- **Work to do**: Write out the whole listing word for word.
════
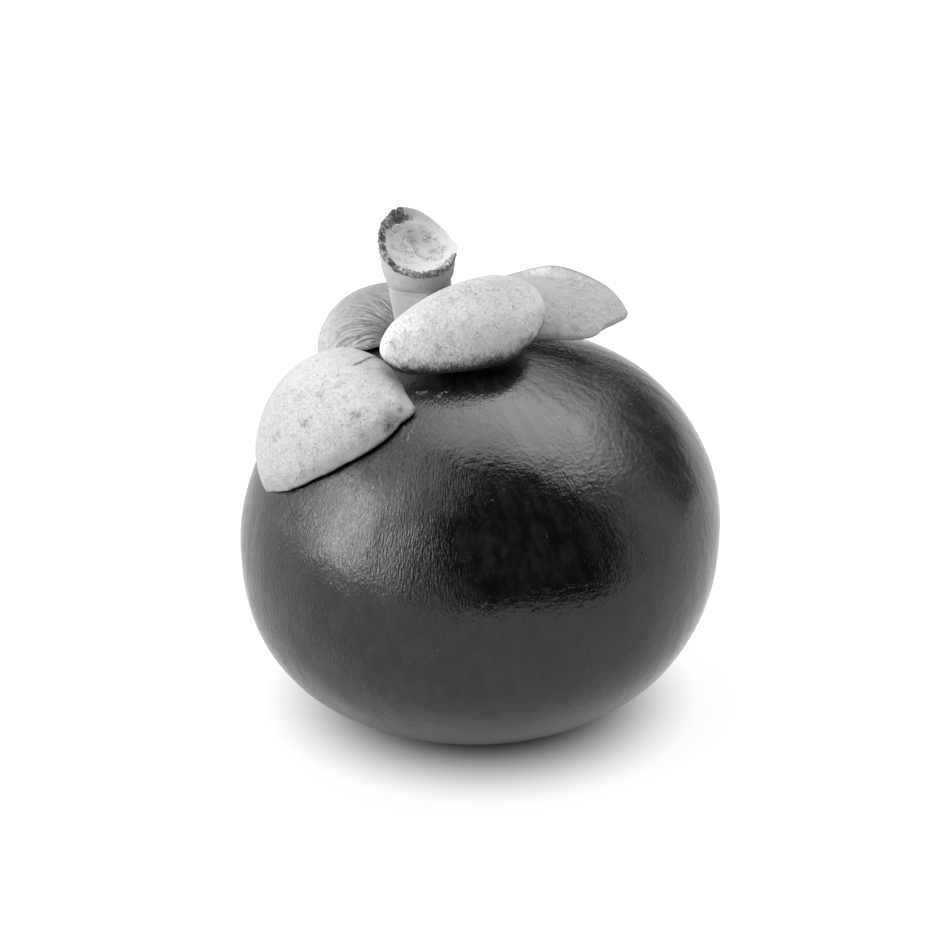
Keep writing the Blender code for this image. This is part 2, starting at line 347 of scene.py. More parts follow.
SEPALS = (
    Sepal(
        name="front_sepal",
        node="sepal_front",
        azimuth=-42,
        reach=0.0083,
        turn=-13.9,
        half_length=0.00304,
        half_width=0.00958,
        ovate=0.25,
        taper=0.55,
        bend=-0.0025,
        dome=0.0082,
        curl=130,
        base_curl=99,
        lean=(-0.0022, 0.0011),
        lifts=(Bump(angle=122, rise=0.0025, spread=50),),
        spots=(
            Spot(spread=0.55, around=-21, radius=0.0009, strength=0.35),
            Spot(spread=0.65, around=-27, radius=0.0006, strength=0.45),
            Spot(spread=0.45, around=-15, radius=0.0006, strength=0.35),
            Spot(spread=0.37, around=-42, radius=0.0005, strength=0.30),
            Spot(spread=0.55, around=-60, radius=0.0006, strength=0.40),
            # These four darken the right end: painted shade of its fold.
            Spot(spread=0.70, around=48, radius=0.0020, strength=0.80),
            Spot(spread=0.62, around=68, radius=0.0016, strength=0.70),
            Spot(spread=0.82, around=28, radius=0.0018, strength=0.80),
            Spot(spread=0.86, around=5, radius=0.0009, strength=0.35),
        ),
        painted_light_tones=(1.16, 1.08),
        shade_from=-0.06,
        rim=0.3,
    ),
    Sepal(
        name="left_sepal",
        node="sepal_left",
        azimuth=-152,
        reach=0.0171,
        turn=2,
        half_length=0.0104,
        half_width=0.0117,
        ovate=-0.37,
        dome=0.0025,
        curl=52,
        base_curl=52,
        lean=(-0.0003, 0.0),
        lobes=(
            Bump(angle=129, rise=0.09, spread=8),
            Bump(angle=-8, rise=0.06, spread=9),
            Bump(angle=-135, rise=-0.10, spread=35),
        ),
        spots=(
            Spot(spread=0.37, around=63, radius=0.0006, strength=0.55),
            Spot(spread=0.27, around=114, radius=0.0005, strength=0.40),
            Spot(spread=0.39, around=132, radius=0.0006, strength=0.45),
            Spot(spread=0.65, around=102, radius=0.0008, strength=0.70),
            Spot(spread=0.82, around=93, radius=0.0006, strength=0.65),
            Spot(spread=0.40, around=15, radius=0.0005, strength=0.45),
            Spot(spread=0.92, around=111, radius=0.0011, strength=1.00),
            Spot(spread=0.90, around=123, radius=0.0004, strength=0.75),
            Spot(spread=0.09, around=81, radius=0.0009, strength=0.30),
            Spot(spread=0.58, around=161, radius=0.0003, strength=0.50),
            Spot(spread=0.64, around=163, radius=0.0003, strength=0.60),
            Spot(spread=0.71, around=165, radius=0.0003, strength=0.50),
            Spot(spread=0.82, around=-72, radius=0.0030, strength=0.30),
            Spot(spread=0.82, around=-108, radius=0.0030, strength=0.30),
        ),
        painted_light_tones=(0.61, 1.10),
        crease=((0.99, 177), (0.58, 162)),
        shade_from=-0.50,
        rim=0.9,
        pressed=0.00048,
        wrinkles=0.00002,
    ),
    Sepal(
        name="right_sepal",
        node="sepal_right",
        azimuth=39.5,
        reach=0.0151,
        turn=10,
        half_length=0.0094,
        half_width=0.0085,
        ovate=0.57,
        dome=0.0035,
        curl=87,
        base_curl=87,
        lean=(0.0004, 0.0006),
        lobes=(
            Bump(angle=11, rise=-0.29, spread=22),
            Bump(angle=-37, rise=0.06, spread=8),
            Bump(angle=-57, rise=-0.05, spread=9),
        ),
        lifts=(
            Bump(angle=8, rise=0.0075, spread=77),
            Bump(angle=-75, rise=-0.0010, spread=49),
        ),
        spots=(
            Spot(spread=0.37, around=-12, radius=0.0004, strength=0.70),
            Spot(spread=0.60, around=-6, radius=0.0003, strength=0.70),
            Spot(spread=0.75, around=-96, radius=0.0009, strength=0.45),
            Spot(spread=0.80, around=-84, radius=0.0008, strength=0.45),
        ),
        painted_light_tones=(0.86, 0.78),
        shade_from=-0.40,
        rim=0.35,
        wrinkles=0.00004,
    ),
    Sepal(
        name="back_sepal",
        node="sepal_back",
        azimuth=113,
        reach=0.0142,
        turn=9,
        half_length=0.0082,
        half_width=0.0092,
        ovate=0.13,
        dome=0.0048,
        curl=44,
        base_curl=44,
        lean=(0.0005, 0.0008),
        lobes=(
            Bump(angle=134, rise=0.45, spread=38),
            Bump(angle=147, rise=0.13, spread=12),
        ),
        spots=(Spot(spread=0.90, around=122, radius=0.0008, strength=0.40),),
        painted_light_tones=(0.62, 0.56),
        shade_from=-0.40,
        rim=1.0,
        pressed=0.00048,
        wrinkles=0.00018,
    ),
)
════
- **Solution for this exercise**:
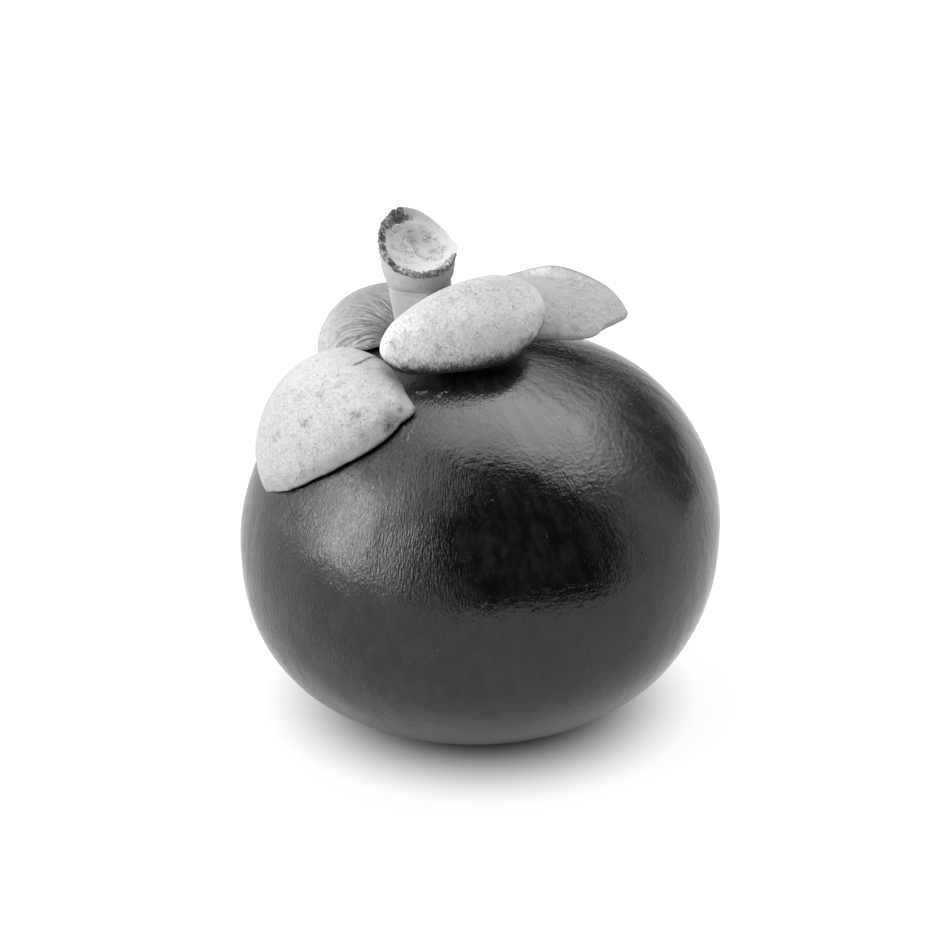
Keep writing the Blender code for this image. This is part 2, starting at line 347 of scene.py. More parts follow.
SEPALS = (
    Sepal(
        name="front_sepal",
        node="sepal_front",
        azimuth=-42,
        reach=0.0083,
        turn=-13.9,
        half_length=0.00304,
        half_width=0.00958,
        ovate=0.25,
        taper=0.55,
        bend=-0.0025,
        dome=0.0082,
        curl=130,
        base_curl=99,
        lean=(-0.0022, 0.0011),
        lifts=(Bump(angle=122, rise=0.0025, spread=50),),
        spots=(
            Spot(spread=0.55, around=-21, radius=0.0009, strength=0.35),
            Spot(spread=0.65, around=-27, radius=0.0006, strength=0.45),
            Spot(spread=0.45, around=-15, radius=0.0006, strength=0.35),
            Spot(spread=0.37, around=-42, radius=0.0005, strength=0.30),
            Spot(spread=0.55, around=-60, radius=0.0006, strength=0.40),
            # These four darken the right end: painted shade of its fold.
            Spot(spread=0.70, around=48, radius=0.0020, strength=0.80),
            Spot(spread=0.62, around=68, radius=0.0016, strength=0.70),
            Spot(spread=0.82, around=28, radius=0.0018, strength=0.80),
            Spot(spread=0.86, around=5, radius=0.0009, strength=0.35),
        ),
        painted_light_tones=(1.16, 1.08),
        shade_from=-0.06,
        rim=0.3,
    ),
    Sepal(
        name="left_sepal",
        node="sepal_left",
        azimuth=-152,
        reach=0.0171,
        turn=2,
        half_length=0.0104,
        half_width=0.0117,
        ovate=-0.37,
        dome=0.0025,
        curl=52,
        base_curl=52,
        lean=(-0.0003, 0.0),
        lobes=(
            Bump(angle=129, rise=0.09, spread=8),
            Bump(angle=-8, rise=0.06, spread=9),
            Bump(angle=-135, rise=-0.10, spread=35),
        ),
        spots=(
            Spot(spread=0.37, around=63, radius=0.0006, strength=0.55),
            Spot(spread=0.27, around=114, radius=0.0005, strength=0.40),
            Spot(spread=0.39, around=132, radius=0.0006, strength=0.45),
            Spot(spread=0.65, around=102, radius=0.0008, strength=0.70),
            Spot(spread=0.82, around=93, radius=0.0006, strength=0.65),
            Spot(spread=0.40, around=15, radius=0.0005, strength=0.45),
            Spot(spread=0.92, around=111, radius=0.0011, strength=1.00),
            Spot(spread=0.90, around=123, radius=0.0004, strength=0.75),
            Spot(spread=0.09, around=81, radius=0.0009, strength=0.30),
            Spot(spread=0.58, around=161, radius=0.0003, strength=0.50),
            Spot(spread=0.64, around=163, radius=0.0003, strength=0.60),
            Spot(spread=0.71, around=165, radius=0.0003, strength=0.50),
            Spot(spread=0.82, around=-72, radius=0.0030, strength=0.30),
            Spot(spread=0.82, around=-108, radius=0.0030, strength=0.30),
        ),
        painted_light_tones=(0.61, 1.10),
        crease=((0.99, 177), (0.58, 162)),
        shade_from=-0.50,
        rim=0.9,
        pressed=0.00048,
        wrinkles=0.00002,
    ),
    Sepal(
        name="right_sepal",
        node="sepal_right",
        azimuth=39.5,
        reach=0.0151,
        turn=10,
        half_length=0.0094,
        half_width=0.0085,
        ovate=0.57,
        dome=0.0035,
        curl=87,
        base_curl=87,
        lean=(0.0004, 0.0006),
        lobes=(
            Bump(angle=11, rise=-0.29, spread=22),
            Bump(angle=-37, rise=0.06, spread=8),
            Bump(angle=-57, rise=-0.05, spread=9),
        ),
        lifts=(
            Bump(angle=8, rise=0.0075, spread=77),
            Bump(angle=-75, rise=-0.0010, spread=49),
        ),
        spots=(
            Spot(spread=0.37, around=-12, radius=0.0004, strength=0.70),
            Spot(spread=0.60, around=-6, radius=0.0003, strength=0.70),
            Spot(spread=0.75, around=-96, radius=0.0009, strength=0.45),
            Spot(spread=0.80, around=-84, radius=0.0008, strength=0.45),
        ),
        painted_light_tones=(0.86, 0.78),
        shade_from=-0.40,
        rim=0.35,
        wrinkles=0.00004,
    ),
    Sepal(
        name="back_sepal",
        node="sepal_back",
        azimuth=113,
        reach=0.0142,
        turn=9,
        half_length=0.0082,
        half_width=0.0092,
        ovate=0.13,
        dome=0.0048,
        curl=44,
        base_curl=44,
        lean=(0.0005, 0.0008),
        lobes=(
            Bump(angle=134, rise=0.45, spread=38),
            Bump(angle=147, rise=0.13, spread=12),
        ),
        spots=(Spot(spread=0.90, around=122, radius=0.0008, strength=0.40),),
        painted_light_tones=(0.62, 0.56),
        shade_from=-0.40,
        rim=1.0,
        pressed=0.00048,
        wrinkles=0.00018,
    ),
)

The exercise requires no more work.